What effect would this have on states? First, as states likely want to avoid the cost, delay, and stigma associated with preclearance,22 this strategy will force legislatures to think twice before passing potentially unconstitutional laws at the last minute. If the cost of holding one election under unconstitutional procedures is indefinite federal supervision, states might reevaluate the benefits of walking that path. Second, knowing that bail-in is a viable alternative to injunctions will reduce incentives for states to delay and drag out litigation in the hopes of benefiting from Purcell. Finally, knowing that bail-in will result from an adverse ruling on constitutional grounds will disincentivize the most egregious abuses of voting rights, causing states to err on the side of laws that, at most, violate voting-rights statutes without being unconstitutional.
Finally, because Section 3 is best understood as a mechanism for enforcing constitutional rights, it is less susceptible to constitutional attacks than other parts of the VRA. It also offers an opportunity for advocates to harmonize at least some of their strategies and rhetoric with the current Court’s understanding of the VRA. Importantly, this will generally require focusing on applying Section 3 to vote denial, not vote dilution,23 and picking cases carefully to ensure that there are exceptionally solid constitutional claims in play.

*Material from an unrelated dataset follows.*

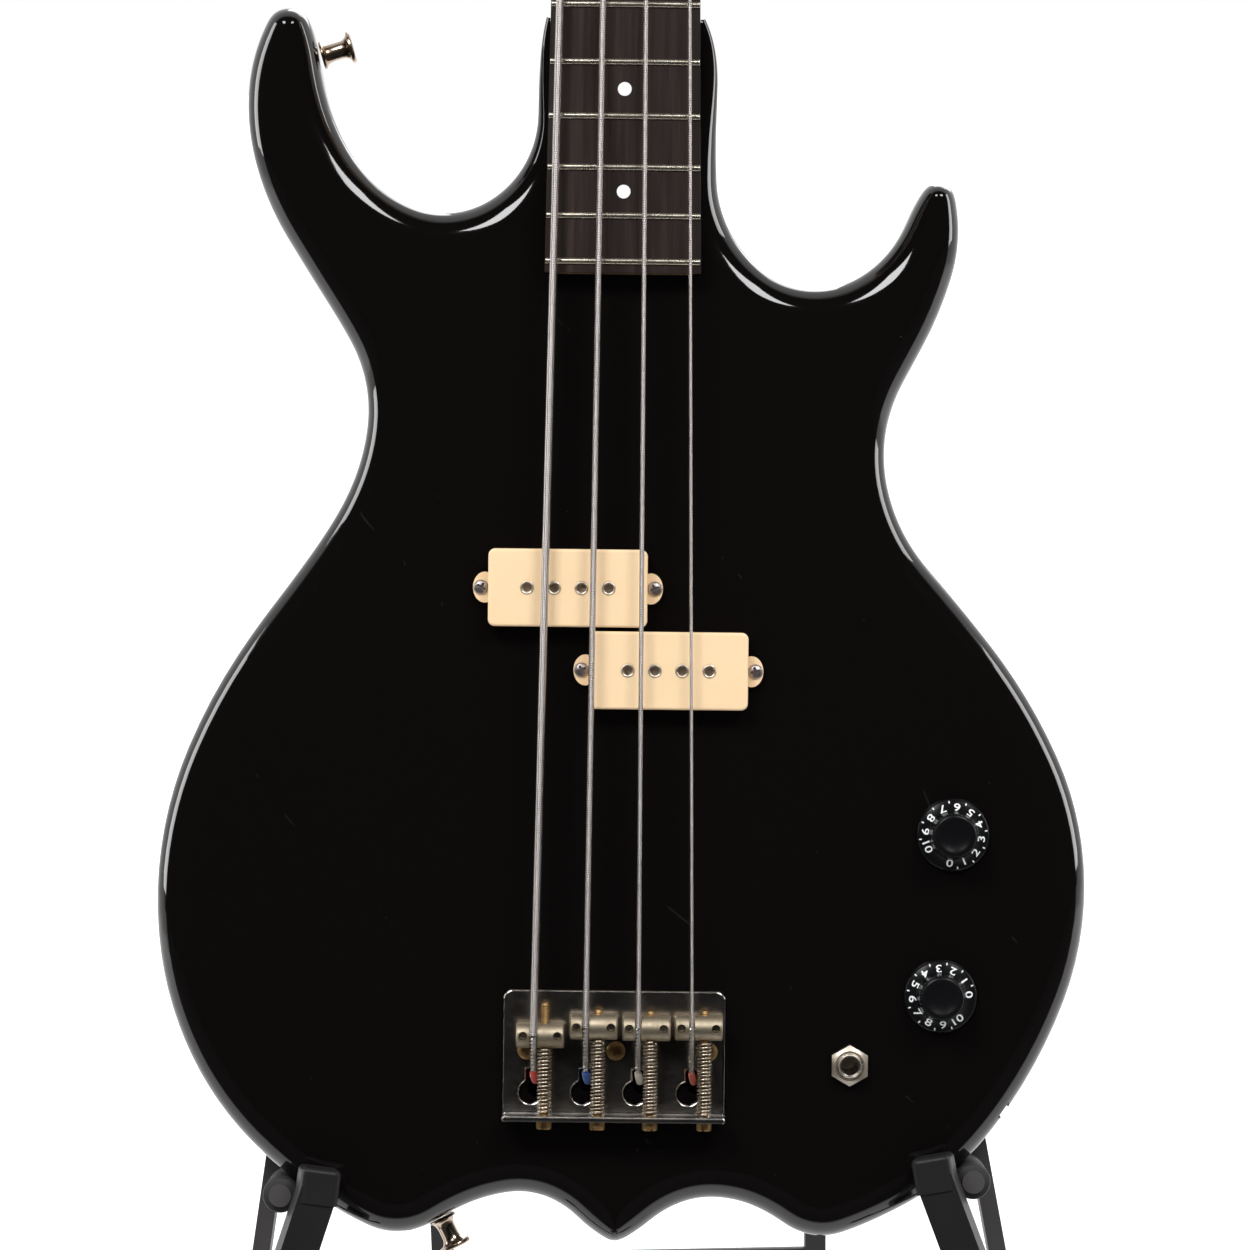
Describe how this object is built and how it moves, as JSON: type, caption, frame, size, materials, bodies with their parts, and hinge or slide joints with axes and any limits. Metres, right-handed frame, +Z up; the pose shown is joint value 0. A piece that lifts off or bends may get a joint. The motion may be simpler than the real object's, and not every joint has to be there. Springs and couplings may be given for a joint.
{
  "type": "electric bass guitar on folding stand",
  "caption": "Solid-body electric bass with a scalloped lower edge, split pickup and barrel-saddle bridge, resting on a folding A-frame stand with hooked arms.",
  "frame": {"origin": "centre of the bounding box on the floor under the stand", "axes": "+Z up, -Y out of the front of the bass, +X toward its thin strings"},
  "size_m": [0.3466, 0.3328, 1.3383],
  "materials": {
    "body_lacquer": "gloss",
    "neck_wood": "satin",
    "board_wood": "satin",
    "fret_metal": "polished",
    "pearl": "gloss",
    "bone": "satin",
    "steel": "machined",
    "string_metal": "wound",
    "nickel": "polished",
    "aged_nickel": "worn",
    "brass": "worn",
    "cream_plastic": "satin",
    "coil_tape": "matte",
    "knob_plastic": "gloss",
    "black_plastic": "matte",
    "stand_plastic": "satin",
    "stand_steel": "satin",
    "rubber": "matte"
  },
  "bodies": {
    "stand": {"left_leg": "stand_plastic", "right_leg": "stand_plastic", "cross_tube": "stand_steel", "back_rest": "rubber", "support_rollers": "rubber", "arm_pins": "steel", "front_feet": "rubber"},
    "rear_legs": {"rear_frame": "stand_plastic", "rear_feet": "rubber"},
    "left_arm": {"left_arm": "stand_plastic"},
    "right_arm": {"right_arm": "stand_plastic"},
    "bass": {"bass_body": "body_lacquer", "neck": "neck_wood", "truss_rod": "steel", "fretboard": "board_wood", "position_dots": "pearl", "frets": "fret_metal", "nut": "bone", "neck_plate": "nickel", "neck_screws": "nickel", "upper_pickup_cover": "cream_plastic", "lower_pickup_cover": "cream_plastic", "pickup_poles": "steel", "pickup_coils": "coil_tape", "pickup_screws": "nickel", "bridge_plate": "nickel", "bridge_screws": "brass", "saddles": "aged_nickel", "saddle_height_screws": "nickel", "intonation_screws": "brass", "saddle_springs": "nickel", "string_e": "string_metal", "string_a": "string_metal", "string_d": "string_metal", "string_g": "string_metal", "tuner_plates": "nickel", "tuner_screws": "nickel", "tuner_bushings": "nickel", "string_retainer": "nickel", "potentiometers": "steel", "pot_nuts": "nickel", "output_jack": "nickel", "jack_nut": "nickel", "tone_capacitor": "cream_plastic", "control_cover": "black_plastic", "cover_screws": "steel", "strap_buttons": "nickel"},
    "volume_control": {"volume_knob": "knob_plastic", "volume_shaft": "steel"},
    "tone_control": {"tone_knob": "knob_plastic", "tone_shaft": "steel"},
    "post_e": {"post_e": "nickel"},
    "key_e": {"key_e": "nickel"},
    "post_a": {"post_a": "nickel"},
    "key_a": {"key_a": "nickel"},
    "post_d": {"post_d": "nickel"},
    "key_d": {"key_d": "nickel"},
    "post_g": {"post_g": "nickel"},
    "key_g": {"key_g": "nickel"}
  },
  "joints": [
    {"name": "bass_lift_off", "type": "slide", "parent": "stand", "child": "bass", "axis": [0, 0.1736, 0.9848], "range_m": [0, 0.25]},
    {"name": "rear_leg_fold", "type": "hinge", "parent": "stand", "child": "rear_legs", "pos_m": [0, -0.04253, 0.44078], "axis": [-1, 0, 0], "range_deg": [0, 33]},
    {"name": "left_arm_swing", "type": "hinge", "parent": "stand", "child": "left_arm", "pos_m": [-0.14563, -0.11466, 0.13364], "axis": [-0.1616, -0.1714, -0.9719], "range_deg": [0, 90]},
    {"name": "right_arm_swing", "type": "hinge", "parent": "stand", "child": "right_arm", "pos_m": [0.14563, -0.11466, 0.13364], "axis": [-0.1616, 0.1714, 0.9719], "range_deg": [0, 90]},
    {"name": "volume_turn", "type": "hinge", "parent": "bass", "child": "volume_control", "pos_m": [0.11839, -0.11258, 0.36028], "axis": [0, -0.9848, 0.1736], "range_deg": [-22.5, 277.5]},
    {"name": "tone_turn", "type": "hinge", "parent": "bass", "child": "tone_control", "pos_m": [0.11284, -0.12252, 0.30389], "axis": [0, -0.9848, 0.1736], "range_deg": [-125, 175]},
    {"name": "post_e_turn", "type": "hinge", "parent": "bass", "child": "post_e", "pos_m": [0.00062, 0.05263, 1.19181], "axis": [0, -0.9848, 0.1736], "continuous": true},
    {"name": "key_e_turn", "type": "hinge", "parent": "bass", "child": "key_e", "pos_m": [0.00023, 0.0504, 1.17921], "axis": [-0.9995, 0.0053, 0.0301], "continuous": true},
    {"name": "post_a_turn", "type": "hinge", "parent": "bass", "child": "post_a", "pos_m": [0.00221, 0.06165, 1.243], "axis": [0, -0.9848, 0.1736], "continuous": true},
    {"name": "key_a_turn", "type": "hinge", "parent": "bass", "child": "key_a", "pos_m": [0.00182, 0.05943, 1.2304], "axis": [-0.9995, 0.0053, 0.0301], "continuous": true},
    {"name": "post_d_turn", "type": "hinge", "parent": "bass", "child": "post_d", "pos_m": [0.05019, 0.0614, 1.24156], "axis": [0, -0.9848, 0.1736], "continuous": true},
    {"name": "key_d_turn", "type": "hinge", "parent": "bass", "child": "key_d", "pos_m": [0.0498, 0.05918, 1.22896], "axis": [0.9995, -0.0053, -0.0301], "continuous": true},
    {"name": "post_g_turn", "type": "hinge", "parent": "bass", "child": "post_g", "pos_m": [0.0486, 0.05237, 1.19037], "axis": [0, -0.9848, 0.1736], "continuous": true},
    {"name": "key_g_turn", "type": "hinge", "parent": "bass", "child": "key_g", "pos_m": [0.04821, 0.05015, 1.17777], "axis": [0.9995, -0.0053, -0.0301], "continuous": true}
  ],
  "couplings": [
    {"joint": "post_e_turn", "follows": "key_e_turn", "ratio": 0.05},
    {"joint": "post_a_turn", "follows": "key_a_turn", "ratio": 0.05},
    {"joint": "post_d_turn", "follows": "key_d_turn", "ratio": 0.05},
    {"joint": "post_g_turn", "follows": "key_g_turn", "ratio": 0.05}
  ]
}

Part I of this Note traces the roots of the current crisis in voting rights and summarizes the scholarly literature on both the Purcell Principle and Section 3. Part II contributes to the literature on Section 3 by arguing that the bail-in remedy may be based on due-process violations (not just equal-protection ones), and that it may be based on declaratory judgments (not just injunctions). Part III explains how these observations can make Section 3 a more effective defensive tool for dealing with the impending wave of voting restrictions. Finally, Part IV addresses practical and constitutional counterarguments.